YOUR GOAL - Exact repetition is required: output every record in full.

EXTRACTED ENTRIES -
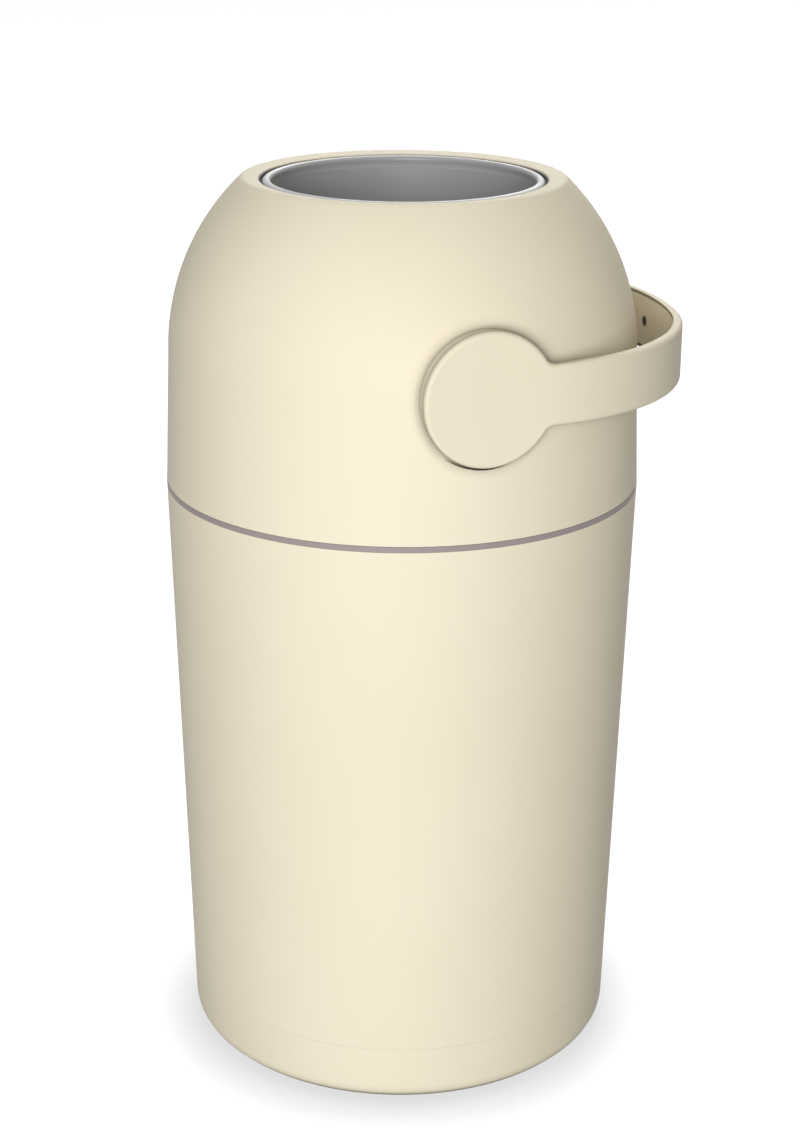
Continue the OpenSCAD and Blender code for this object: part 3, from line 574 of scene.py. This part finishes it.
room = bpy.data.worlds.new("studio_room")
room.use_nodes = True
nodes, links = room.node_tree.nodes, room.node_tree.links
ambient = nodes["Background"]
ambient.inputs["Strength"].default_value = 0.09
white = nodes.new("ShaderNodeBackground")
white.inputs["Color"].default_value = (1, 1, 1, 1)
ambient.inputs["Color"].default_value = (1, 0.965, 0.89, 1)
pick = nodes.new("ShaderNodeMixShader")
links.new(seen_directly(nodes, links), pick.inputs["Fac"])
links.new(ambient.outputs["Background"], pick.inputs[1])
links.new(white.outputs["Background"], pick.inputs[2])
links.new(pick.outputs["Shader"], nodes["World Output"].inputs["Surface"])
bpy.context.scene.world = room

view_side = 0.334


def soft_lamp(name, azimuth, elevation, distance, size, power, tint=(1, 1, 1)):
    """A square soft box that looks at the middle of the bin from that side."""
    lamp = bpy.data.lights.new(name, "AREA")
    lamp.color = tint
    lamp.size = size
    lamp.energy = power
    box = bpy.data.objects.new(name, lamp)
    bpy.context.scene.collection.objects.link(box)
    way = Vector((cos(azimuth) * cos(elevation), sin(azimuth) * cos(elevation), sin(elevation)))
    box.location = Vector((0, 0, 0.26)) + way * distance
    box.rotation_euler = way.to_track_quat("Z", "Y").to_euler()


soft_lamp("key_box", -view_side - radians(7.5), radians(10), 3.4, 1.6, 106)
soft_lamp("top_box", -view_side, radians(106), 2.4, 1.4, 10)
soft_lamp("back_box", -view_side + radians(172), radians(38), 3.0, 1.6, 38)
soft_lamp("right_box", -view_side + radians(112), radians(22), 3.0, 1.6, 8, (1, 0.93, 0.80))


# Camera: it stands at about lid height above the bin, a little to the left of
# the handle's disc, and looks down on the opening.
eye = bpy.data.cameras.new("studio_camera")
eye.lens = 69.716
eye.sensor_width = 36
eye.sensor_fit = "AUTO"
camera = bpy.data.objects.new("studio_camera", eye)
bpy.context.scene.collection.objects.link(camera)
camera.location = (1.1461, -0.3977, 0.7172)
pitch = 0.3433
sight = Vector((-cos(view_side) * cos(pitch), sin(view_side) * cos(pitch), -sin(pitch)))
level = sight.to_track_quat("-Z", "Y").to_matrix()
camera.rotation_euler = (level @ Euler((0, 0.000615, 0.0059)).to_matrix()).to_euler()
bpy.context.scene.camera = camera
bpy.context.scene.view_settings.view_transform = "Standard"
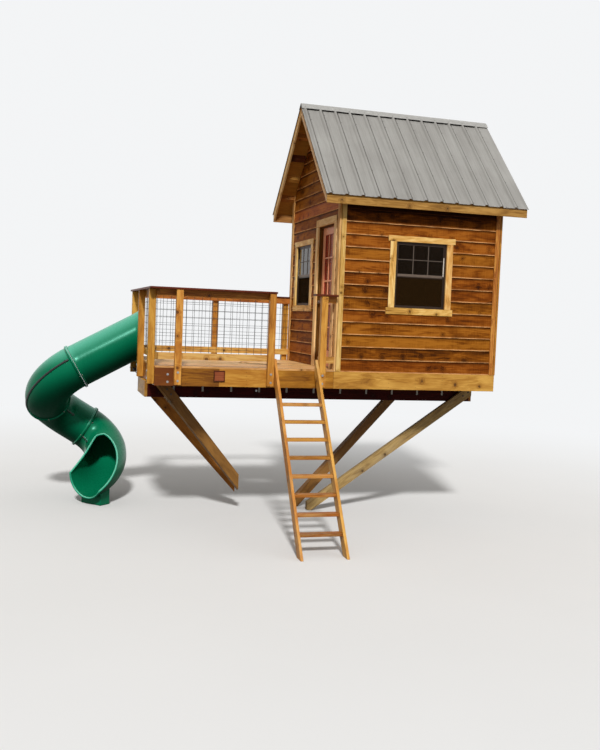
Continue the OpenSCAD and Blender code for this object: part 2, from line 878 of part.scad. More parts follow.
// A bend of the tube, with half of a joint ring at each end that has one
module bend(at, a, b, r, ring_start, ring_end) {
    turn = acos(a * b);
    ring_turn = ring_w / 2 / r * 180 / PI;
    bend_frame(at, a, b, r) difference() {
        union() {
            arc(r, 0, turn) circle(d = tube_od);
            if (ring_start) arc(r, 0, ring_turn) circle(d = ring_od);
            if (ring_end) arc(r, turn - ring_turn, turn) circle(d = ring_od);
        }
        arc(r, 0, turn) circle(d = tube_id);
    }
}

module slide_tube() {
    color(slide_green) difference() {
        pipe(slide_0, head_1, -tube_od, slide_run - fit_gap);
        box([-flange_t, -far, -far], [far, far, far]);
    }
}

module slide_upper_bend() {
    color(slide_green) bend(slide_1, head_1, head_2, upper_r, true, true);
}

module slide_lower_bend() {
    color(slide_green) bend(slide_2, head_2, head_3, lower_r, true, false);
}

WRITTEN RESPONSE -
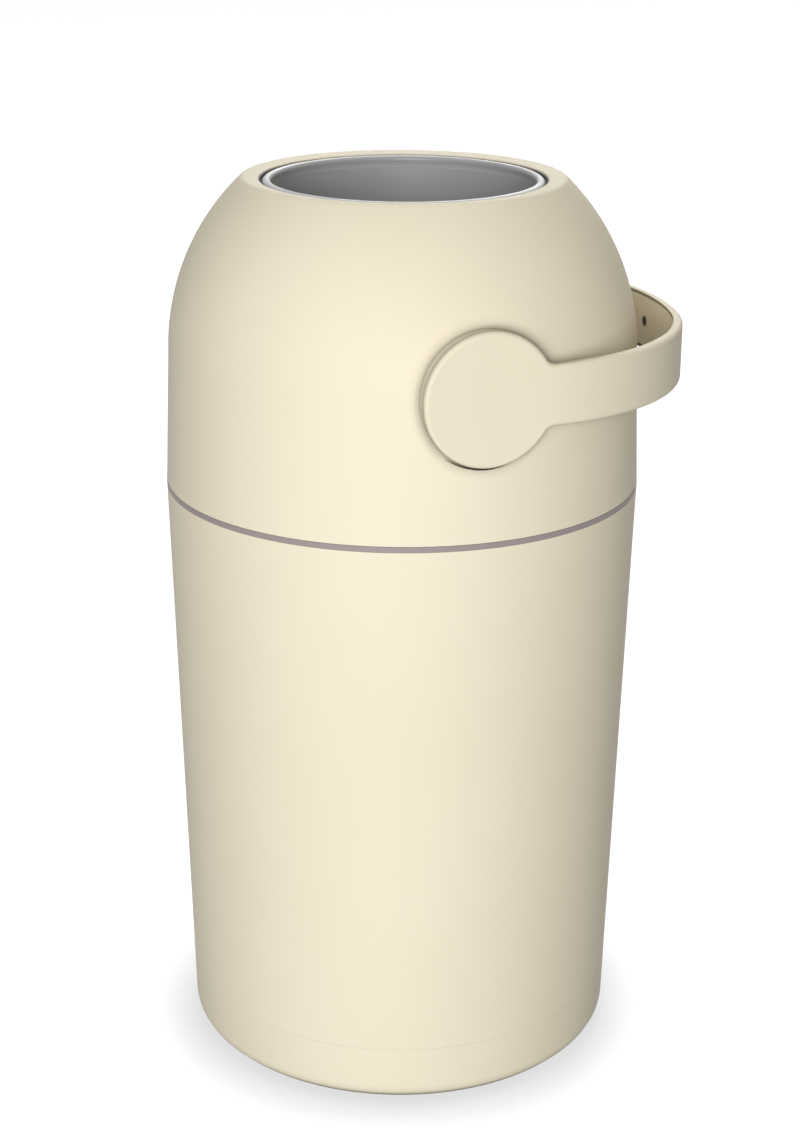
Continue the OpenSCAD and Blender code for this object: part 3, from line 574 of scene.py. This part finishes it.
room = bpy.data.worlds.new("studio_room")
room.use_nodes = True
nodes, links = room.node_tree.nodes, room.node_tree.links
ambient = nodes["Background"]
ambient.inputs["Strength"].default_value = 0.09
white = nodes.new("ShaderNodeBackground")
white.inputs["Color"].default_value = (1, 1, 1, 1)
ambient.inputs["Color"].default_value = (1, 0.965, 0.89, 1)
pick = nodes.new("ShaderNodeMixShader")
links.new(seen_directly(nodes, links), pick.inputs["Fac"])
links.new(ambient.outputs["Background"], pick.inputs[1])
links.new(white.outputs["Background"], pick.inputs[2])
links.new(pick.outputs["Shader"], nodes["World Output"].inputs["Surface"])
bpy.context.scene.world = room

view_side = 0.334


def soft_lamp(name, azimuth, elevation, distance, size, power, tint=(1, 1, 1)):
    """A square soft box that looks at the middle of the bin from that side."""
    lamp = bpy.data.lights.new(name, "AREA")
    lamp.color = tint
    lamp.size = size
    lamp.energy = power
    box = bpy.data.objects.new(name, lamp)
    bpy.context.scene.collection.objects.link(box)
    way = Vector((cos(azimuth) * cos(elevation), sin(azimuth) * cos(elevation), sin(elevation)))
    box.location = Vector((0, 0, 0.26)) + way * distance
    box.rotation_euler = way.to_track_quat("Z", "Y").to_euler()


soft_lamp("key_box", -view_side - radians(7.5), radians(10), 3.4, 1.6, 106)
soft_lamp("top_box", -view_side, radians(106), 2.4, 1.4, 10)
soft_lamp("back_box", -view_side + radians(172), radians(38), 3.0, 1.6, 38)
soft_lamp("right_box", -view_side + radians(112), radians(22), 3.0, 1.6, 8, (1, 0.93, 0.80))


# Camera: it stands at about lid height above the bin, a little to the left of
# the handle's disc, and looks down on the opening.
eye = bpy.data.cameras.new("studio_camera")
eye.lens = 69.716
eye.sensor_width = 36
eye.sensor_fit = "AUTO"
camera = bpy.data.objects.new("studio_camera", eye)
bpy.context.scene.collection.objects.link(camera)
camera.location = (1.1461, -0.3977, 0.7172)
pitch = 0.3433
sight = Vector((-cos(view_side) * cos(pitch), sin(view_side) * cos(pitch), -sin(pitch)))
level = sight.to_track_quat("-Z", "Y").to_matrix()
camera.rotation_euler = (level @ Euler((0, 0.000615, 0.0059)).to_matrix()).to_euler()
bpy.context.scene.camera = camera
bpy.context.scene.view_settings.view_transform = "Standard"
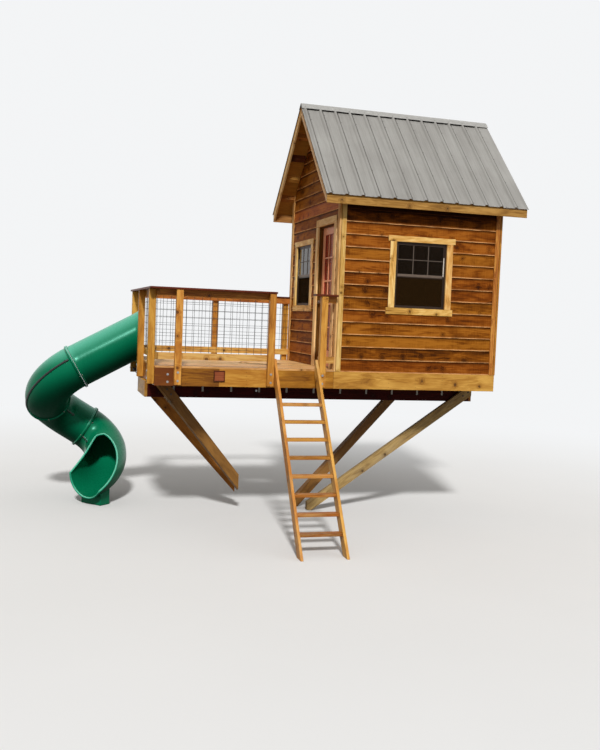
Continue the OpenSCAD and Blender code for this object: part 2, from line 878 of part.scad. More parts follow.
// A bend of the tube, with half of a joint ring at each end that has one
module bend(at, a, b, r, ring_start, ring_end) {
    turn = acos(a * b);
    ring_turn = ring_w / 2 / r * 180 / PI;
    bend_frame(at, a, b, r) difference() {
        union() {
            arc(r, 0, turn) circle(d = tube_od);
            if (ring_start) arc(r, 0, ring_turn) circle(d = ring_od);
            if (ring_end) arc(r, turn - ring_turn, turn) circle(d = ring_od);
        }
        arc(r, 0, turn) circle(d = tube_id);
    }
}

module slide_tube() {
    color(slide_green) difference() {
        pipe(slide_0, head_1, -tube_od, slide_run - fit_gap);
        box([-flange_t, -far, -far], [far, far, far]);
    }
}

module slide_upper_bend() {
    color(slide_green) bend(slide_1, head_1, head_2, upper_r, true, true);
}

module slide_lower_bend() {
    color(slide_green) bend(slide_2, head_2, head_3, lower_r, true, false);
}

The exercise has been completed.